En Bélgica, el porcentaje de miembros del equipo con orígenes extranjeros (47,8 por ciento) respecto de la cantidad de inmigrantes en la población total (12,1 por ciento) deja en evidencia un cuadro parecido al de Francia. En unos días el Mundial de los orígenes enfrentará a Pogba (Guinea), Matuidi (Angola), Mbappé (Camerún, Argelia), Areola (Filipinas), Umtiti (Camerún), Kimpembe (Congo, Haití), Tolisso (Togo), Fekir (Argelia), Rami (Marruecos), Mendy (Senegal), Mandanda y Nzonzi (Congo), Dembelé (Mauritania, Senegal), Kanté y Sibide (Malí), Hernández (España) Varane y Lemar (Antillas) con Vincent Kompany (Congo), Dedryck Boyata (Congo), Youri Tielemans (Congo), Romelu Lukaku, (Congo), Michy Batshuayi (Congo), Marouane Fellaini (Marruecos), Nacer Chadli (Marruecos), Yannick Carrasco (España), Axel Witsel (Martinica), Adnan Januzaj (Kosovo) y Moussa Dembélé (Mali).
En Bélgica, el cuadro multicultural ofrece otra variable, ya que aproximadamente el 60 por ciento de los habitantes de ese país son flamencos, más del 35 son ciento francófonos y existe una pequeña minoría que habla lengua alemana.

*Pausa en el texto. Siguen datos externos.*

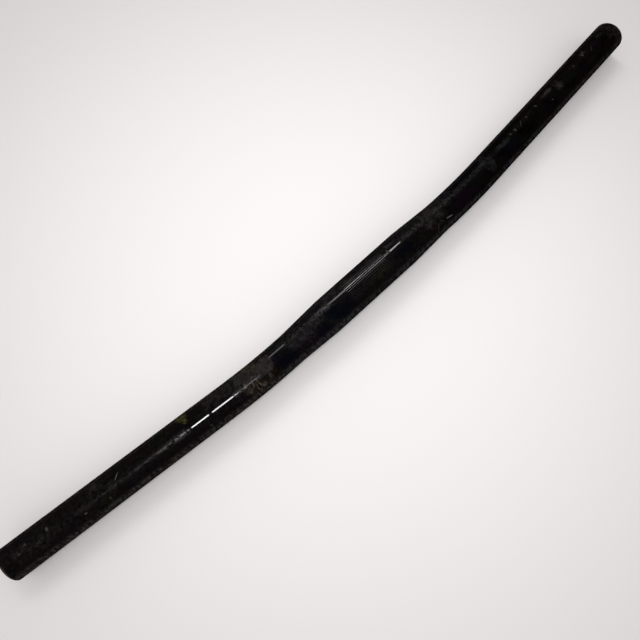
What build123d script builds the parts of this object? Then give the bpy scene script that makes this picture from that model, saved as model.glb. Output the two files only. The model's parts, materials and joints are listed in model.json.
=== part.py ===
from build123d import *
from math import asin, atan2, cos, degrees, pi, radians, sin, tan
import os

# Flat bicycle handlebar: one hollow steel tube, with no other pieces.
# A 25.4 mm tube is swaged down to the grips, so only its middle keeps the full diameter.
# A band of fine serrations rolled into the middle stops the bar from turning in the stem.
# Both sides are then bent back a little, and the ends are sawn square.
# Lengths are in millimetres and angles in degrees.
# X runs along the bar, the grips sweep back towards +Y, and Z is up as the bar lies.
# The origin is the centre of the clamped middle.

# Sizes across the tube
clamp_diameter = 25.4
grip_diameter = 22.2
wall = 1.8

# Sizes along the bar, from the middle outwards
clamp_length = 68.0  # of full diameter
taper_length = 32.0  # from corner to corner
taper_blend = 80.0  # radius that rounds both corners of a taper
taper_to_bend = 1.0  # round tube between the end of a taper and its bend
bend_radius = 540.0  # of the centre line
backsweep = 5.3  # how far each grip is swept back
overall_width = 560.0  # straight across, from one end to the other

# Serrated band, centred on the clamped middle
serration_length = 36.0
serration_count = 52
serration_depth = 0.22
serration_share = 0.6  # of the pitch that each groove takes

# Sawn ends
outer_edge_round = 0.4
inner_edge_break = 0.3

# Radii and stations that follow from the sizes above
clamp_radius = clamp_diameter / 2
grip_radius = grip_diameter / 2
taper_slope = atan2(clamp_radius - grip_radius, taper_length)
blend_reach = taper_blend * tan(taper_slope / 2)  # from a corner to where its rounding ends
taper_start = clamp_length / 2 + blend_reach
taper_end = taper_start + taper_length
bend_start = taper_end + blend_reach + taper_to_bend
bend_end = bend_start + bend_radius * sin(radians(backsweep))
bend_offset = bend_radius * (1 - cos(radians(backsweep)))
grip_reach = overall_width / 2 - grip_radius * sin(radians(backsweep)) - bend_end
grip_length = grip_reach / cos(radians(backsweep))
tip_offset = bend_offset + grip_length * sin(radians(backsweep))

# The bar lies on the underside of its middle and of both tips,
# so it is rolled until the thinner tips are as low as the middle.
resting_roll = degrees(asin((clamp_radius - grip_radius) / tip_offset))


def middle(inset):
    """Right half of the clamped middle and its taper, every radius smaller by inset."""
    outline = FilletPolyline(
        (0, clamp_radius - inset),
        (taper_start, clamp_radius - inset),
        (taper_end, grip_radius - inset),
        (bend_start, grip_radius - inset),
        radius=taper_blend,
    )
    closing = Polyline(outline @ 1, (bend_start, 0), (0, 0), outline @ 0)
    return revolve(make_face(outline + closing), Axis.X)


def swept_grip(inset):
    """Right bend and the straight grip beyond it, every radius smaller by inset."""
    bend_section = Plane((bend_start, 0, 0), z_dir=(1, 0, 0)) * Circle(grip_radius - inset)
    bend_axis = Axis((bend_start, bend_radius, 0), (0, 0, 1))
    grip_plane = Plane(
        (bend_end, bend_offset, 0),
        z_dir=(cos(radians(backsweep)), sin(radians(backsweep)), 0),
    )
    bend = revolve(bend_section, bend_axis, revolution_arc=backsweep)
    grip = extrude(grip_plane * Circle(grip_radius - inset), grip_length)
    return bend + grip


def hollow_side():
    """Right half of the tube: the outer form less the same form one wall further in."""
    return middle(0) + swept_grip(0) - middle(wall) - swept_grip(wall)


def sawn_end_edges(side):
    """The two circles of the sawn end, the inner one first."""
    sawn_end = side.faces().filter_by(GeomType.PLANE).sort_by(Axis.X)[-1]
    return sawn_end.edges().sort_by(SortBy.RADIUS)


def finish_tip(side):
    """Rounds the outer edge of the sawn end and breaks the inner one."""
    side = fillet(sawn_end_edges(side)[-1], outer_edge_round)
    return chamfer(sawn_end_edges(side)[0], inner_edge_break)


def serrations():
    """The grooves of the serrated band, as long V prisms round the middle."""
    pitch = 2 * pi * clamp_radius / serration_count
    half_width = serration_share * pitch / 2
    flank_slope = serration_depth / half_width
    over = serration_depth
    half_mouth = half_width + over / flank_slope
    profile = Plane.YZ * make_face(
        Polyline(
            (0, clamp_radius - serration_depth),
            (half_mouth, clamp_radius + over),
            (-half_mouth, clamp_radius + over),
            close=True,
        )
    )
    groove = extrude(profile, serration_length / 2, both=True)
    return [Rot(X=360 * turn / serration_count) * groove for turn in range(serration_count)]


right_side = finish_tip(hollow_side())
handlebar = right_side + mirror(right_side, Plane.YZ)
handlebar = handlebar - serrations()
handlebar = Rot(X=-resting_roll) * handlebar

os.makedirs("parts", exist_ok=True)
export_step(handlebar, "parts/handlebar.step")
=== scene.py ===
import json
from math import acos, atan2, ceil, cos, hypot, pi, radians, sin, tan

import bpy
from mathutils import Matrix, Vector


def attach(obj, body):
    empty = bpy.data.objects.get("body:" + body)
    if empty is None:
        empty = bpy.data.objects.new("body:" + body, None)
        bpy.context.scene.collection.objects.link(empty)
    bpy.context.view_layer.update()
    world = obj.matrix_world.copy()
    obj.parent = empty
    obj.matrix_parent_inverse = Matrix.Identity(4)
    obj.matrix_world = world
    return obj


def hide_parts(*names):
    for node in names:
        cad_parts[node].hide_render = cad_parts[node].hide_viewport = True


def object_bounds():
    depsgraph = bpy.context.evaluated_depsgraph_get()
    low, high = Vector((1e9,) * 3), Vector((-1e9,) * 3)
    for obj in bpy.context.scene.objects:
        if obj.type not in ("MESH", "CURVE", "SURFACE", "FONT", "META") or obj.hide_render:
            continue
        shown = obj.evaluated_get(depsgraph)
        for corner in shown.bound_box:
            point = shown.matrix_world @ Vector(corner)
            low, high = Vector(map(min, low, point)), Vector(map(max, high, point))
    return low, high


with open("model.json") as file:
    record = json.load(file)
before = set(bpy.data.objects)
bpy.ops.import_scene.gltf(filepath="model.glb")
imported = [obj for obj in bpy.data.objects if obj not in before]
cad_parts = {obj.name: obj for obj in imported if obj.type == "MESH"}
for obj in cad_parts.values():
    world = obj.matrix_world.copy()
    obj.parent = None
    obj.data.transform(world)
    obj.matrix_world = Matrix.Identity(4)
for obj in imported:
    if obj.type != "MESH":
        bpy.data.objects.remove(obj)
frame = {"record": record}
cad_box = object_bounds()

# The swaged tube. The whole bar is one piece of steel tube, thick in its middle and drawn
# down to the grips, bent a little at both sides and sawn square. A band of fine ridges is
# rolled into the middle, where the stem clamps it. Its sizes are read from the part's mounts.
mounts = {mount["name"]: mount for mount in frame["record"]["mounts"]}
seat = mounts["stem_clamp_seat"]["dims"]
grip = mounts["right_grip_seat"]
grip_axis = Vector(grip["axis"])
grip_middle = Vector(grip["pos_m"])
rim_round = 0.0004  # of a sawn end's outer edge
rim_break = 0.0003  # of its inner edge
clamp_radius = seat["r_mm"] / 1000
clamp_length = seat["length_mm"] / 1000
grip_radius = grip["dims"]["r_mm"] / 1000
wall = grip_radius - mounts["right_end_bore"]["dims"]["r_mm"] / 1000
grip_length = grip["dims"]["length_mm"] / 1000 + rim_round

# The middle and the grip axis cross at a corner, which the bend rounds off
backsweep = acos(grip_axis.x)
resting_roll = atan2(-grip_axis.z, grip_axis.y)
grip_offset = hypot(grip_middle.y, grip_middle.z)
corner_along = grip_middle.x - grip_offset / tan(backsweep)
bend_reach = grip_offset / sin(backsweep) - grip_length / 2
bend_radius = bend_reach / tan(backsweep / 2)
bend_start = corner_along - bend_reach
bend_end = bend_start + bend_radius * backsweep
tip = bend_end + grip_length

taper_length = 0.032  # from corner to corner
taper_blend = 0.080  # radius that rounds both corners
taper_slope = atan2(clamp_radius - grip_radius, taper_length)
taper_corner = clamp_length / 2 + taper_blend * tan(taper_slope / 2)

ridges = 52
steps_per_ridge = 10
band_length = 0.036
band_fade = 0.0010  # in which a groove runs out
groove_depth = 0.00022
groove_share = 0.6  # of the pitch

# How finely the form is divided: turns for each step of an arc, and steps along the bar
taper_turn = radians(1)
rim_turn = radians(15)
fewest_arc_steps = 4
bend_steps = 10
grip_steps = 8
fade_steps = (-1.2, -1, -0.75, -0.5, -0.25, 0, 0.2)
edge_step = 0.0002
weld_distance = 1e-6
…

Esa nación partida siempre giró de acuerdo a la dinámica del conflicto entre los diversos sectores. En un país sin cultura patriótica, la selección de fútbol oficia como amalgama del entramado social. Según cuentan quienes viven allí, nunca se vieron banderas de Bélgica en los balcones hasta estos días en los que la selección liderada por el español Roberto Martínez encendió las ilusiones de manera definitiva. El grito de guerra de los fanáticos no es ni en flamenco, ni en francés, ni en alemán. Es en inglés: “¡We are Belgium!”, la síntesis de todo.

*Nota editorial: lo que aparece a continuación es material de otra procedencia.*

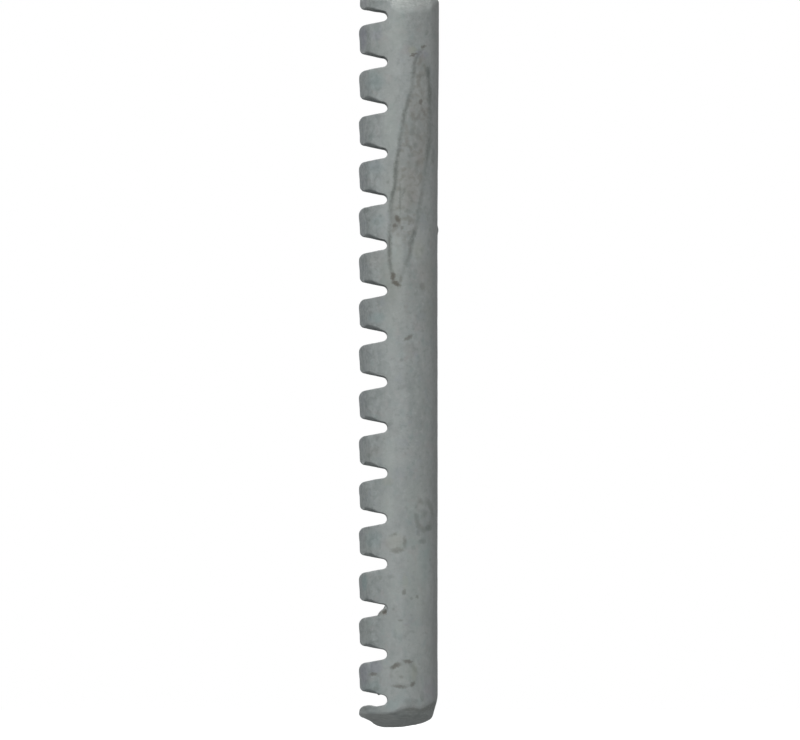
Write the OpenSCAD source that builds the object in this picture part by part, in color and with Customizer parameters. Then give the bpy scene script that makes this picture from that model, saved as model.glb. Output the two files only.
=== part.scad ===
// Round-bar tooth rack: one piece of solid steel bar with a row of rack teeth
// cut into one side. The bar axis is +Z, the teeth point to -X, and the origin
// is the centre of the lower end face. All sizes in millimetres.

/* [Bar] */
// Diameter of the round bar
bar_d = 18; // [17:0.25:20]
// Distance from the bar axis to the flat milled over the tooth tips
tip_x = 8.3; // [8.1:0.02:8.4]

/* [Teeth] */
// Number of tooth gaps cut along the bar
gap_count = 16; // [6:1:20]
// Linear pitch of the teeth along the bar
pitch = 10; // [9:0.5:12]
// Length of bar between each end face and the first gap centre
end_margin = 6; // [5.5:0.25:9]
// Depth of a tooth gap below the tip flat
gap_depth = 6.2; // [5.4:0.05:6.4]
// Width of a tooth gap where its flanks meet the tip flat
gap_w = 4.2; // [4:0.05:4.6]
// Angle of each tooth flank to the line square to the bar
flank_angle = 10.5; // [8:0.5:12]
// Radius on the corners of the tooth tips
tip_r = 0.8; // [0.3:0.1:1]

/* [Ends] */
// Length along the bar of the long chamfer on the lower end
low_chamfer_l = 4.6; // [3:0.1:7]
// Length along the bar of the long chamfer on the upper end
top_chamfer_l = 4.4; // [3:0.1:7]
// Radius of the bar where the long chamfers reach the plane of the end faces
end_r = 7.1; // [6.6:0.1:8]
// Spherical radius of the crown ground on each end
crown_r = 14; // [12:0.5:20]
// Radius of the flat disc left in the middle of each end face
end_flat_r = 3; // [3:0.25:4.5]

/* [Hidden] */
$fn = 96;
eps = 0.5;
bar_r = bar_d / 2;
bar_l = 2 * end_margin + (gap_count - 1) * pitch;
// full-round root that is tangent to both flanks
root_r = (gap_w / 2 * cos(flank_angle) - gap_depth * sin(flank_angle)) / (1 - sin(flank_angle));
// centre of the crown sphere above the end face it makes
crown_z = sqrt(crown_r * crown_r - end_flat_r * end_flat_r);
// flat facets round each tip corner and round half of each gap root
corner_steps = 5;
root_steps = 8;

// what one crown grinds away, as a half section: u is radius, v is height above the end face
module crown_cut() {
    difference() {
        translate([0, -eps]) square([bar_r + eps, 4 + eps]);
        translate([0, crown_z]) circle(r = crown_r);
    }
}

// half section of the bar blank, revolved about the bar axis
module blank_section() {
    difference() {
        polygon([
            [0, 0], [end_r, 0], [bar_r, low_chamfer_l],
            [bar_r, bar_l - top_chamfer_l], [end_r, bar_l], [0, bar_l]
        ]);
        crown_cut();
        translate([0, bar_l]) mirror([0, 1]) crown_cut();
    }
}

// points on an arc about [cu, cv] from angle a0 to a1 in n steps
function arc(cu, cv, r, a0, a1, n) =
    [for (i = [0 : n]) [cu + r * cos(a0 + (a1 - a0) * i / n), cv + r * sin(a0 + (a1 - a0) * i / n)]];

// outline of one half of a tooth gap from the mouth to the root: u is the depth
// below the tip flat, v the distance along the bar from the middle of the gap
corner_v = gap_w / 2 - tip_r * tan(flank_angle) + tip_r / cos(flank_angle);
root_u = gap_depth - root_r;
half_gap = concat(
    [[-2, corner_v]],
    arc(tip_r, corner_v, tip_r, 180, 270 - flank_angle, corner_steps),
    arc(root_u, 0, root_r, 90 - flank_angle, 0, root_steps)
);
gap_points = concat(half_gap, [for (i = [len(half_gap) - 2 : -1 : 0]) [half_gap[i][0], -half_gap[i][1]]]);

module rack_bar() {
    color([0.34, 0.36, 0.35])
    difference() {
        rotate_extrude() blank_section();
        // flat over the tooth tips
        translate([-tip_x - 4, -bar_r - 1, -1]) cube([4, bar_d + 2, bar_l + 2]);
        // tooth gaps, cut straight across the bar
        for (i = [0 : gap_count - 1])
            translate([-tip_x, 0, end_margin + i * pitch])
                rotate([90, 0, 0])
                    translate([0, 0, -bar_r - 1])
                        linear_extrude(height = bar_d + 2) polygon(gap_points);
    }
}

rack_bar();
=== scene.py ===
import math

import bpy
import numpy as np
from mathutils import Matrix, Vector


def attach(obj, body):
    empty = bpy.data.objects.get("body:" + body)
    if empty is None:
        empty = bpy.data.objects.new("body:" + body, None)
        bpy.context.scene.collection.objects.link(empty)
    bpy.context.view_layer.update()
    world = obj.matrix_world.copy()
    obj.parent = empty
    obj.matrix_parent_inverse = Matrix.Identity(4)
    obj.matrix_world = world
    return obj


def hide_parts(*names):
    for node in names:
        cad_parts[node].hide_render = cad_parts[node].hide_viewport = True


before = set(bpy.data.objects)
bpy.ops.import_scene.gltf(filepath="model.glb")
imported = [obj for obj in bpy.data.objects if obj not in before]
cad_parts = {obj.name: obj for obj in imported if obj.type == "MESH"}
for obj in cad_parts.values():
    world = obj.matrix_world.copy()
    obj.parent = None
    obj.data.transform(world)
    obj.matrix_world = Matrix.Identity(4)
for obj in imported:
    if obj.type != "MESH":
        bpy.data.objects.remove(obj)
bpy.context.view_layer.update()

# ---------------------------------------------------------------- sizes, in mm
BAR_R = 9.0
BAR_L = 162.0
PITCH = 10.0
FIRST = 6.0
GAPS = 16
GAP_W = 4.2 / 2
DEPTH = 6.2
ALPHA = math.radians(10.5)
TA, CA, SA = math.tan(ALPHA), math.cos(ALPHA), math.sin(ALPHA)
ROOT_R = (GAP_W * CA - DEPTH * SA) / (1 - SA)
ROOT_U = DEPTH - ROOT_R
CROWN_R = 14.0
CROWN_Z = math.sqrt(CROWN_R**2 - 3.0**2)
CROWN_T = 19.0                               # the upper end is ground flatter
CROWN_TZ = math.sqrt(CROWN_T**2 - 3.0**2)

rng = np.random.default_rng(845)
# each gap a little off its place along the bar
GAP_SHIFT = rng.normal(0, 0.035, GAPS) + np.array(
    [-0.02, 0.05, -0.11, -0.11, -0.22, -0.22, -0.14, -0.18, -0.11, -0.13, -0.13, -0.15, 0.0, 0.02, 0.0, 0.07])
GAP_GROW = rng.normal(0, 0.022, GAPS)       # and a little wide or narrow
GAP_DEEP = rng.normal(0, 0.035, GAPS)
BEVEL = 0.3 * np.clip(rng.normal(0.0, 0.10, GAPS), -0.2, 0.2) + np.array(   # size of the bevel filed on each lower flank, in mm
    [0.78, 0.74, 0.62, 0.80, 0.76, 0.86, 0.74, 0.54, 0.78, 0.68, 0.74, 0.60, 0.68, 0.80, 0.62, 0.44])
BEVEL_K = np.array([0.60] * 6 + [0.54] * 2 + [0.48] * 2 + [0.55] * 5 + [0.42])   # and how fast it dies out towards the root
STRIP = rng.normal(0.0, 0.10, GAPS)


def lattice(seed, scale):
    r = np.random.default_rng(seed)
    return r.uniform(-1, 1, (int(24 / scale) + 4, int(24 / scale) + 4, int(172 / scale) + 4)).astype(np.float32), scale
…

Lukaku, hoy ídolo nacional, graficó su padecimiento hace algunas semanas, en una emotiva carta en el sitio Players Tribune: “Cuando las cosas iban bien, los diarios me llamaban ‘el delantero belga’. Cuando iban mal, ‘el delantero belga de ascendencia congoleña'. Si no te gusta cómo juego, está bien, pero nací aquí. Crecí en Amberes, Lieja y Bruselas. Soñaba con jugar en el Anderlecht. Empiezo una frase en francés, la termino en flamenco y en el medio meto algo de español, portugués o lingala, según el barrio en el que esté. Soy belga. Todos somos belgas. Eso es lo que hace cool a nuestro país, ¿verdad?”.
Mientras Inglaterra, otro equipo que llena hasta la mitad de su nómina de futbolistas con orígenes foráneos, puede caer como finalista por la otra llave, hay un montón de chicos de padres extranjeros ilusionados en los barrios bajos de Francia y de Bélgica. Porque detrás de la magnificencia de la Europa cosmopolita y turística, y para disgusto de aquellos que siguen rechazando con vileza a los refugiados y a los inmigrantes, un mundo de sueños futboleros se construye con el legado de los que vinieron otras tierras. En unos días, tal vez, los hijos de los negados que todavía quieren cerrar las fronteras festejen el gol del título del mundo de parte de un hijo de africanos. Y seguramente eso sea un buen comienzo para pensar en algo mejor para lo que vendrá.